Since \(\hat \theta_0 = (0,\hat \eta)^T\) is still the MLE but only on the parameter \(\eta\), the same asymptotic theory applies, leading to \[\begin{equation} \sqrt{n}(\hat \eta - \eta) = I^{-1}_{22}(\theta) \frac{1}{\sqrt{n}}\sum_{i=1}^n s_2(\theta|X_i) + o_P(1), \label{eq::eta} \end{equation}\] where we decompose the score function into \[s(\theta|x) = \begin{pmatrix} s_1(\theta|x)\\ s_2(\theta|x) \end{pmatrix},\] with \(s_1(\theta|x)\in\mathbb{R}^k\) and \(s_2(\theta|x)\in\mathbb{R}^{d-k}\). The matrix \(I^{-1}_{22}(\theta)\) is the inverse of \(I_{22}(\theta)\), the top-left block matrix of \(I(\theta),\) in Remark 2.
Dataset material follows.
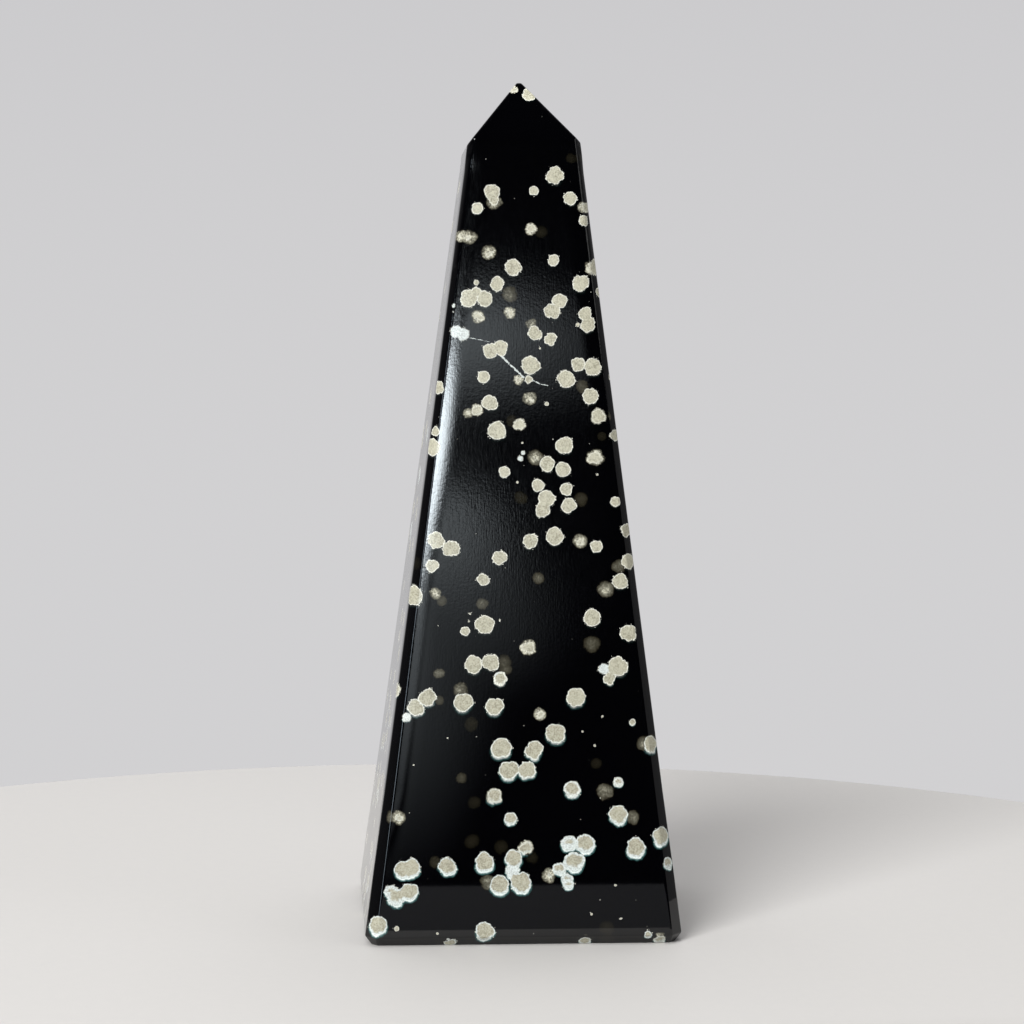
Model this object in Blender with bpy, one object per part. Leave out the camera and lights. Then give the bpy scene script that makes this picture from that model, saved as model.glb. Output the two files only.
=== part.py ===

Combining equations \(\eqref{eq::MLE}\) and \(\eqref{eq::eta}\), we have \[\begin{align*} \sqrt{n} I(\theta) (\hat \theta_0 - \hat \theta_n) & = \frac{1}{\sqrt{n}}\sum_{i=1}^n \left[\begin{pmatrix} I_{11}(\theta)&I_{12}(\theta)\\ I_{21}(\theta)&I_{22}(\theta) \end{pmatrix} \begin{pmatrix} 0\\ I^{-1}_{22}(\theta) s_2(\theta|X_i) \end{pmatrix} - \begin{pmatrix} s_1(\theta|X_i)\\ s_2(\theta|X_i) \end{pmatrix}\right]+o_P(1)\\ & = \frac{1}{\sqrt{n}}\sum_{i=1}^n \begin{pmatrix} I_{11}(\theta)I^{-1}_{22}(\theta) s_2(\theta|X_i)- s_1(\theta|X_i) \\ 0 \end{pmatrix}+o_P(1) \end{align*}\] This is a very powerful result–the lower part is asymptotically negligible compare to the top part (top \(k\) components). Thus, we conclude that \[\begin{equation} \sqrt{n }I(\theta) (\hat \theta_0 - \hat \theta_n)\overset{d}{\rightarrow}\begin{pmatrix} Z(\theta)\\ 0 \end{pmatrix}, \qquad Z\sim N(0, A(\theta)), \label{eq::Z1} \end{equation}\] where \(A(\theta)\) is the same top-right \(k\times k\) matrix of \(I^{-1}(\theta)\) as in the Wald test. This implies that the last quantity in equation \(\eqref{eq::LRT2}\) is \[\|\sqrt{n \cdot I(\theta)} (\hat \theta_0 - \hat \theta_n)\|^2 = \| \sqrt{I^{-1}(\theta)}\sqrt{n } I(\theta)(\hat \theta_0 - \hat \theta_n)\|^2 \overset{d}{\rightarrow} Z(\theta)^T I^{-1}(\theta) Z(\theta) \overset{d}{=} \chi^2_k,\] where for two random variables \(U,V\), we write \(U\overset{d}{=}V\) if they have identical distribution.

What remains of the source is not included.